▶ **Aim of the exercise**
Set down word for word each line from the start of the listing through the line that contains "OVERALL_LENGTH = 19.10 * MM", both included.

▶ **Entries with model source code**
>> start

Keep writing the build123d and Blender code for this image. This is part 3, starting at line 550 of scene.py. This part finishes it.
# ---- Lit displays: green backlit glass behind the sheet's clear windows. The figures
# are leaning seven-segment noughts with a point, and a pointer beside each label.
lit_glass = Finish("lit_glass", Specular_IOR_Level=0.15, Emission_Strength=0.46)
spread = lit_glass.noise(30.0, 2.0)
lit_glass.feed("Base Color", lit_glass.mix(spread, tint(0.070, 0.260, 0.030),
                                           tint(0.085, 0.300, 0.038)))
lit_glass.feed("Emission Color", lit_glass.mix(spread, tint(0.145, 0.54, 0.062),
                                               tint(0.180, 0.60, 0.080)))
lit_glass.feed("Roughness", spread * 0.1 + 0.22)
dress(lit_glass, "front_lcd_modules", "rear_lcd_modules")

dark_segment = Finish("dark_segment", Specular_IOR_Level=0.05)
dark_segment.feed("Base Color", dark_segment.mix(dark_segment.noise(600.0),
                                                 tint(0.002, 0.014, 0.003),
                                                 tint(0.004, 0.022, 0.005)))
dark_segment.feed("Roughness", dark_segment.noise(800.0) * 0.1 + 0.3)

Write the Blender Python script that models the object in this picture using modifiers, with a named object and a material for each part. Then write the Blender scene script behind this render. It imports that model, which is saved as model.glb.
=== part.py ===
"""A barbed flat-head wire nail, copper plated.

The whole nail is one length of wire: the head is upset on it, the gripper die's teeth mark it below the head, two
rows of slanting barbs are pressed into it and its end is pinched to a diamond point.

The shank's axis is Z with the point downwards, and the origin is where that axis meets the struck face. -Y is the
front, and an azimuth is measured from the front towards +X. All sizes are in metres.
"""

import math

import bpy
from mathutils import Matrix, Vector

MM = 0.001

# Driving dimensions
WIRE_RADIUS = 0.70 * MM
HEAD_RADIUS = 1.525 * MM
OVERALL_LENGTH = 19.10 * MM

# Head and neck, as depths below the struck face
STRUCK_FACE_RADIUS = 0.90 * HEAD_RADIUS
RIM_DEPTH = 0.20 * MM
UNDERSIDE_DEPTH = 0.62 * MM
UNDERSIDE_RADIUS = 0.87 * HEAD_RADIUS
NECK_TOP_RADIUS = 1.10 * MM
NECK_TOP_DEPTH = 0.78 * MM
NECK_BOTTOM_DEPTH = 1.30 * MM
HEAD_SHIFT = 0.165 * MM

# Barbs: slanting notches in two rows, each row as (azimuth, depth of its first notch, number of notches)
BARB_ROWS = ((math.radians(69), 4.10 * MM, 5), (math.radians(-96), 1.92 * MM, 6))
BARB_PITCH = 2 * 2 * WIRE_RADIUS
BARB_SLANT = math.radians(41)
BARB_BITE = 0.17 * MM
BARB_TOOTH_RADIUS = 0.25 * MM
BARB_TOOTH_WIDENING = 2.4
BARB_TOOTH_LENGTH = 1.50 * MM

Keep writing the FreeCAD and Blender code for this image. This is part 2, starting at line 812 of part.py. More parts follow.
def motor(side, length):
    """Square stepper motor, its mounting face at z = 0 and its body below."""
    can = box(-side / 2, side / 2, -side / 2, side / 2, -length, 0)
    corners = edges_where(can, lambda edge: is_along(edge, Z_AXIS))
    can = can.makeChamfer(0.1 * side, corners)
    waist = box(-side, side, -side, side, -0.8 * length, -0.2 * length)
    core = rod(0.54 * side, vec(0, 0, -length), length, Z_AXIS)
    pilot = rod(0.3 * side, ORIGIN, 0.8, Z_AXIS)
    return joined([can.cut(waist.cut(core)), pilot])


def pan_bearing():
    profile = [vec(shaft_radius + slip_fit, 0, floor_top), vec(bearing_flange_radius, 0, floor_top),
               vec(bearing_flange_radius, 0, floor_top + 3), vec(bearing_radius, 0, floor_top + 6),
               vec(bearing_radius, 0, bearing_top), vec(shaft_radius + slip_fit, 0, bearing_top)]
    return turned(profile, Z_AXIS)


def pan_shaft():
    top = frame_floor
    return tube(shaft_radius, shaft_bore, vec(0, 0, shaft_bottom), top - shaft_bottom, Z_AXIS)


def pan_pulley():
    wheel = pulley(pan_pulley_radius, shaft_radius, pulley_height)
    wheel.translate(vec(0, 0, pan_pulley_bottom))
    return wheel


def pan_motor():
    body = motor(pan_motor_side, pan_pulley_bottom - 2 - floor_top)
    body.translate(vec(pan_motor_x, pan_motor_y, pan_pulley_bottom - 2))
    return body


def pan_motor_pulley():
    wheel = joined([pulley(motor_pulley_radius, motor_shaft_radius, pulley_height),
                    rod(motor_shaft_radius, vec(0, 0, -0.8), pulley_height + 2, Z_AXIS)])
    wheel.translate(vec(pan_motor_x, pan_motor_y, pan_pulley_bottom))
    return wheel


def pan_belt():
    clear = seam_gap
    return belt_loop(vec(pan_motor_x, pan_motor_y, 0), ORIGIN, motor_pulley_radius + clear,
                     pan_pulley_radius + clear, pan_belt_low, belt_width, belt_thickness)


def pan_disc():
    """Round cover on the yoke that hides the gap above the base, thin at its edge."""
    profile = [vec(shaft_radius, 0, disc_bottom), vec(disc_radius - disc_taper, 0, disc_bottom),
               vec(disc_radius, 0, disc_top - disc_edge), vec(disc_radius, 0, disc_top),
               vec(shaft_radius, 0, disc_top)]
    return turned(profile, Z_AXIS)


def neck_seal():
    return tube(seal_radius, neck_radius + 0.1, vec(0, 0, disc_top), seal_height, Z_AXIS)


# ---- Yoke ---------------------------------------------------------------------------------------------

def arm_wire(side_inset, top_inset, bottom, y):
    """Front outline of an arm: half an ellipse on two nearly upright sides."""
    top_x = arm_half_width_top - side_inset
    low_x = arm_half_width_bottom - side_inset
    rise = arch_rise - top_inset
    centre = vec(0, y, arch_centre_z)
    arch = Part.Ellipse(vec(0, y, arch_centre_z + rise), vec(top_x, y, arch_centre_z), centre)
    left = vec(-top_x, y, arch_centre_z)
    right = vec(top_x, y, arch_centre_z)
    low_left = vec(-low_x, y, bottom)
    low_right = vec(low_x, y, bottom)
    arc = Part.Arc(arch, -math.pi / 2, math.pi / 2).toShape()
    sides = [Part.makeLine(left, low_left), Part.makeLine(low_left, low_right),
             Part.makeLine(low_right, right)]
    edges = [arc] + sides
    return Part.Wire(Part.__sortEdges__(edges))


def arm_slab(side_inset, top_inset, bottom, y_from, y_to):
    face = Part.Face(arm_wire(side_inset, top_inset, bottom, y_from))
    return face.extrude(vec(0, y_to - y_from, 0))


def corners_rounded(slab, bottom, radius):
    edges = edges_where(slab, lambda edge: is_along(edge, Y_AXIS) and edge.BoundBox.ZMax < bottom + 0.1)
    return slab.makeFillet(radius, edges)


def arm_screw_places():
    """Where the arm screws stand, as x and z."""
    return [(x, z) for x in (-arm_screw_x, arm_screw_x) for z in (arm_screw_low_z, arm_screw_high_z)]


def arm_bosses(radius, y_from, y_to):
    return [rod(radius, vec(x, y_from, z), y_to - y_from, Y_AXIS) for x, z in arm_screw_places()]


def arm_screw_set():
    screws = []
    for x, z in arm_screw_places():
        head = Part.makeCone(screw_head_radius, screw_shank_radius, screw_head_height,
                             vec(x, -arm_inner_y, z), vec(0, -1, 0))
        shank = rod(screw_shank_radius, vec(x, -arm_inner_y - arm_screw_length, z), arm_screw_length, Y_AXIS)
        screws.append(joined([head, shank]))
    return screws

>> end

▶ **Result of the task**
Keep writing the build123d and Blender code for this image. This is part 3, starting at line 550 of scene.py. This part finishes it.
# ---- Lit displays: green backlit glass behind the sheet's clear windows. The figures
# are leaning seven-segment noughts with a point, and a pointer beside each label.
lit_glass = Finish("lit_glass", Specular_IOR_Level=0.15, Emission_Strength=0.46)
spread = lit_glass.noise(30.0, 2.0)
lit_glass.feed("Base Color", lit_glass.mix(spread, tint(0.070, 0.260, 0.030),
                                           tint(0.085, 0.300, 0.038)))
lit_glass.feed("Emission Color", lit_glass.mix(spread, tint(0.145, 0.54, 0.062),
                                               tint(0.180, 0.60, 0.080)))
lit_glass.feed("Roughness", spread * 0.1 + 0.22)
dress(lit_glass, "front_lcd_modules", "rear_lcd_modules")

dark_segment = Finish("dark_segment", Specular_IOR_Level=0.05)
dark_segment.feed("Base Color", dark_segment.mix(dark_segment.noise(600.0),
                                                 tint(0.002, 0.014, 0.003),
                                                 tint(0.004, 0.022, 0.005)))
dark_segment.feed("Roughness", dark_segment.noise(800.0) * 0.1 + 0.3)

Write the Blender Python script that models the object in this picture using modifiers, with a named object and a material for each part. Then write the Blender scene script behind this render. It imports that model, which is saved as model.glb.
=== part.py ===
"""A barbed flat-head wire nail, copper plated.

The whole nail is one length of wire: the head is upset on it, the gripper die's teeth mark it below the head, two
rows of slanting barbs are pressed into it and its end is pinched to a diamond point.

The shank's axis is Z with the point downwards, and the origin is where that axis meets the struck face. -Y is the
front, and an azimuth is measured from the front towards +X. All sizes are in metres.
"""

import math

import bpy
from mathutils import Matrix, Vector

MM = 0.001

# Driving dimensions
WIRE_RADIUS = 0.70 * MM
HEAD_RADIUS = 1.525 * MM
OVERALL_LENGTH = 19.10 * MM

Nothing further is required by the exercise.